OK, not every property for sure, but a few did stand out to me.
Take the Holiday Inn in Cody, for example. They just redesigned their property and their new public spaces feature a more open floor plan. Granted this is just good design, but it also makes it easier for wheelchair-users to get around, as there are fewer obstacles, turns and people in their way.
Additionally, they got rid of all their bathtubs, and replaced them with low-step showers. I realize that these won’t work for full-time wheelchair-users, but they are ideal for folks who can’t step into a bathtub, but don’t really need an accessible room. That way they can leave the accessible rooms for people that do need them.
The Best Western Ivy Inn & Suites in Cody also got rid of their bathtubs, and replaced them with low-step showers. I’m starting to like this trend. Not only are low-step showers safer than bathtubs, but they are usable for so many more people.
So I see these steps heading us in a more accessible direction.
I also noticed a bevy of access improvements in Yellowstone, Glacier and Grand Teton National Parks on my trip.

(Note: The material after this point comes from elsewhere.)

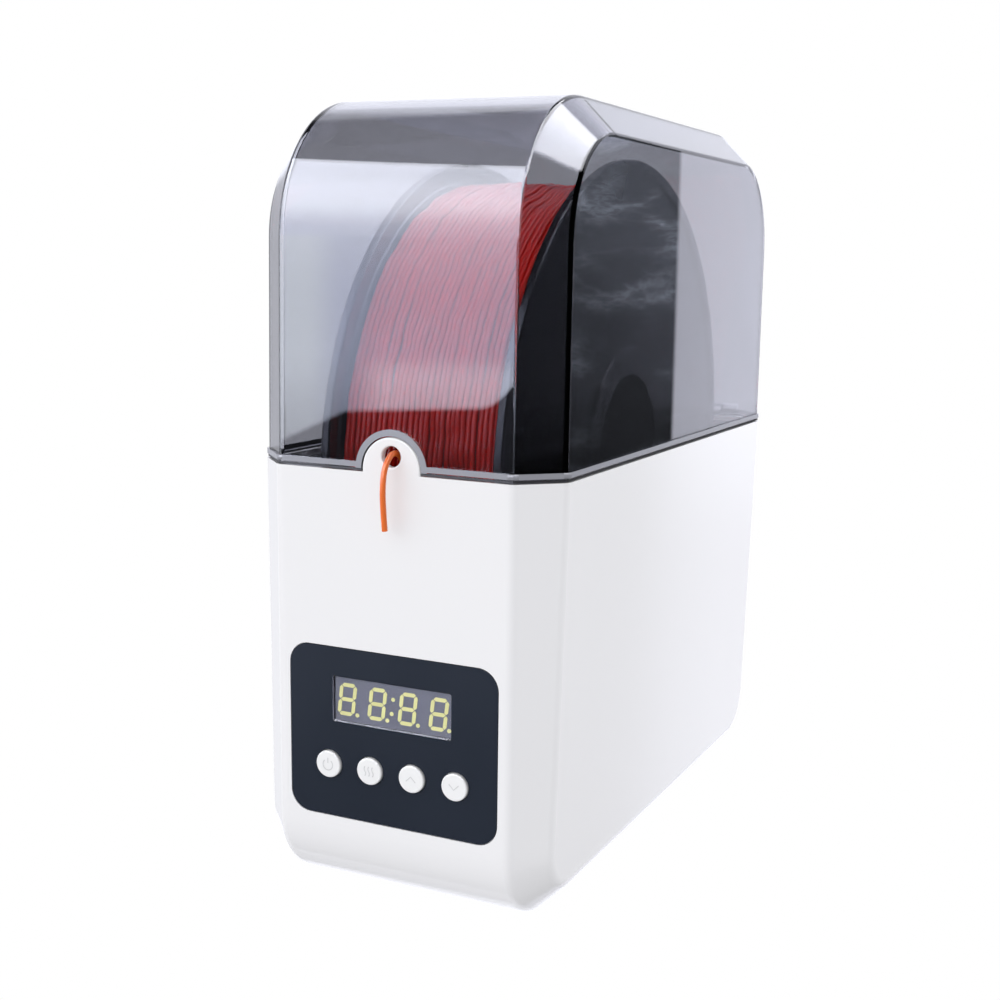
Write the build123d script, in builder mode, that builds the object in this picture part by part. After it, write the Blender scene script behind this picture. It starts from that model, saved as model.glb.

Xanterra Properties now has a nice accessible Red Bus, for folks who can’t ride in the historic model; and Yellowstone boasts a new accessible visitor center at Old Faithful Geyser. And while I was there, construction workers were busily putting the finishing touches on a new ramped entrance to the Lake House Restaurant in Grant Village. And down in Grand Teton, the improvements at Jenny Lake include a nice accessible lakeshore trail.
So I know we still have a long way to go, but I do like the direction we are headed access-wise. And I look forward to one day in the future when universal design is the norm, and we don’t even have to think about access.
I believe it is a possibility in my lifetime.